Putin has long held maximalist demands for ending a war in which Russia believes it has the upper hand. He has previously said he wants Ukraine to withdraw from its regions partly occupied by Russia — essentially giving even more land to the Kremlin — promise never to join NATO and protect Russian culture and language inside the country.
Earlier Thursday, he urged his soldiers to secure a quick and decisive victory on a visit to the front lines.
Putin’s statement was Moscow’s first public reaction to the temporary 30-day ceasefire plan Secretary of State Marco Rubio and his Ukrainian counterparts sketched out in Saudi Arabia this week. Trump has suggested he could hit Russia with sanctions if it rejected the proposal.Earlier Thursday, Putin foreign policy adviser Yuri Ushakov called the outlined plan “nothing else than a temporary respite for the Ukrainian military, nothing more.”
He told Russian state media that the “goal is still a long-term peaceful settlement … [that] takes into account the legitimate interests of our country.”
“Steps that imitate peaceful actions, it seems to me, are of no use to anyone,” he added, saying that he conveyed that position to U.S. national security adviser Mike Waltz in a phone call Wednesday.
Putin, a former KGB agent, was dressed in military fatigues as he visited Kursk, the only region of Russia partly occupied by Ukrainian troops. Soon afterward, the Russian Defense Ministry said it had recaptured the town of Sudzha, the largest settlement previously occupied by Ukrainian forces.
“Our task in the near future, in the shortest possible time frame, is to decisively defeat the enemy entrenched in the Kursk region,” Putin said. He also suggested creating “a security zone” on the border.
Kremlin spokesman Dmitry Peskov said Thursday at a media briefing that “there is no doubt that the Kursk region will be liberated soon enough.”
Rubio may discuss the war when he meets Thursday with the top diplomats at the Group of Seven, or G7, summit in Quebec City, a potentially awkward appointment, given that Trump has repeatedly said he wants to take over Canada.

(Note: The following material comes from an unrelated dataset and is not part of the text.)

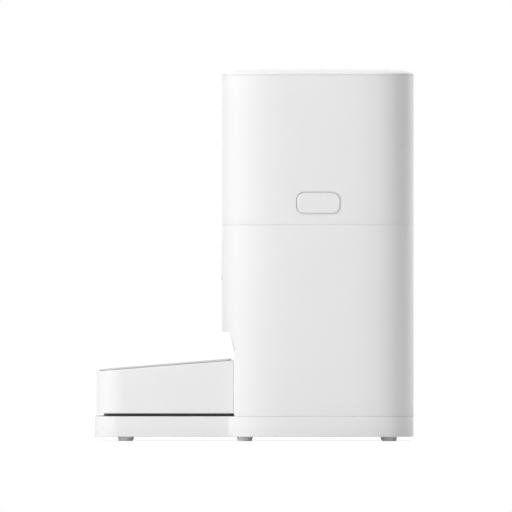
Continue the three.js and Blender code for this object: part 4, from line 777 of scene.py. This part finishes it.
def front_panel():
    """A glossy cover with holes for the button and the light."""
    edge = 0.5
    back = 1.2
    lip = 2.0
    face_insets = (1.5, 4.0, 8.0, 11.5)
    button_gap = 0.4
    panel_angle = 30.0

    def ring(inset, depth):
        """One ring that follows the bow of the tower's front."""
        points = []
        for u, v in rounded(PANEL, (0.0, PANEL_Z), -inset, 12):
            bow = (1 - (abs(u) / HALF_TOWER) ** OUTLINE_POWER) ** (1 / OUTLINE_POWER)
            points.append(Vector((u, TOWER_CENTRE_Y - TOWER_REACH * bow - depth, v)))
        return points

    rings = [ring(lip, -back), ring(0.0, -back), ring(0.0, PANEL_PROUD - edge)]
    rings += [ring(*row) for row in face_bend(PANEL_PROUD, edge)]
    rings += [ring(inset, PANEL_PROUD) for inset in face_insets]
    panel = make_piece("front_panel_cover", loft(rings))
    through = (TOWER_FRONT_Y - OVERRUN, TOWER_FRONT_Y + OVERRUN)
    button_hole = circle(FEED_BUTTON_RADIUS + button_gap, BUTTON_ROUND, (0.0, FEED_BUTTON_Z))
    light_hole = rounded(LIGHT_HOLE, (0.0, LIGHT_Z), steps=8)
    cut(panel, loft(along_y(button_hole, *through)))
    cut(panel, loft(along_y(light_hole, *through)))
    smooth(panel.data, panel_angle)
    dress(panel, "gloss_white", "base", "front_panel")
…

U.S. and Russian officials have been talking behind the scenes this week. Trump had dispatched Witkoff to Russia while threatening sanctions against the Kremlin.

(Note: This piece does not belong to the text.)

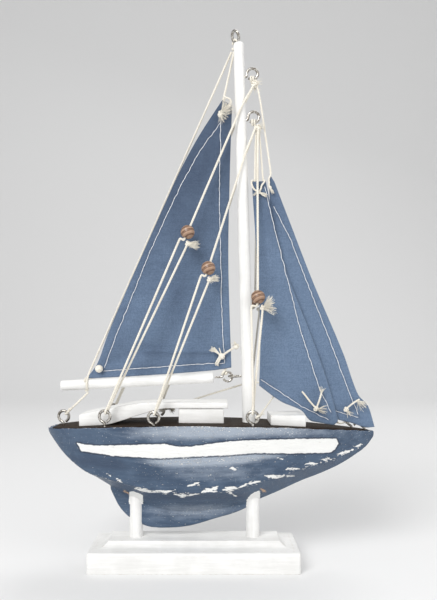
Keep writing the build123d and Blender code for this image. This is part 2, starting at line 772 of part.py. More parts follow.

“I can do things financially that would be very bad for Russia,” Trump said Wednesday in the Oval Office. “I don’t want to do that, because I want to get peace.”
Despite the threat, Trump has asked the Kremlin for few concessions while openly suggesting that Ukraine will have to agree to many of Putin’s demands.
European leaders have welcomed the suggestion from talks in Saudi Arabia of an interim 30-day ceasefire. But Ukrainian President Volodymyr Zelenskyy warned in his nightly address Wednesday about Russia’s history of breaking truces.
“The key is our partners’ ability to ensure that Russia is ready not to deceive but to truly end the war,” he said.
Ukrainian officials and residents say they want peace, but only alongside security guarantees that ensure the Kremlin does not attack again.
“I think 99% of Ukrainians wants the war to end in a fair way,” Vitaliy Kim, governor of Mykolaiv oblast, told NBC News on Wednesday. “We want some guarantees that it will not come back in a couple of years.”
Here, in the southern city of Mykolaiv, some residents are deeply unimpressed by what they see as Trump’s attempts to force Ukraine into an unfavorable and risky settlement.
It’s like “a young child’s tricks,” said Yuriy, 46, a construction worker pushing a baby in a stroller near the city’s memorial for dead soldiers. “My daughter is acting in her 1-month life better than Trump in his 70-plus years. She at least s—- in her diapers, and that guy s—- on the whole world.”
One country taking no chances is Poland, the former Eastern Bloc nation that raised defense spending to 4.7% this year and is among Russia’s most vocal critics.
President Andrzej Duda told The Financial Times newspaper Thursday that he wanted the United States to redeploy U.S. nuclear weapons from Western Europe to inside his country.
“There should also be a shift of the NATO infrastructure east,” he said. “For me, this is obvious.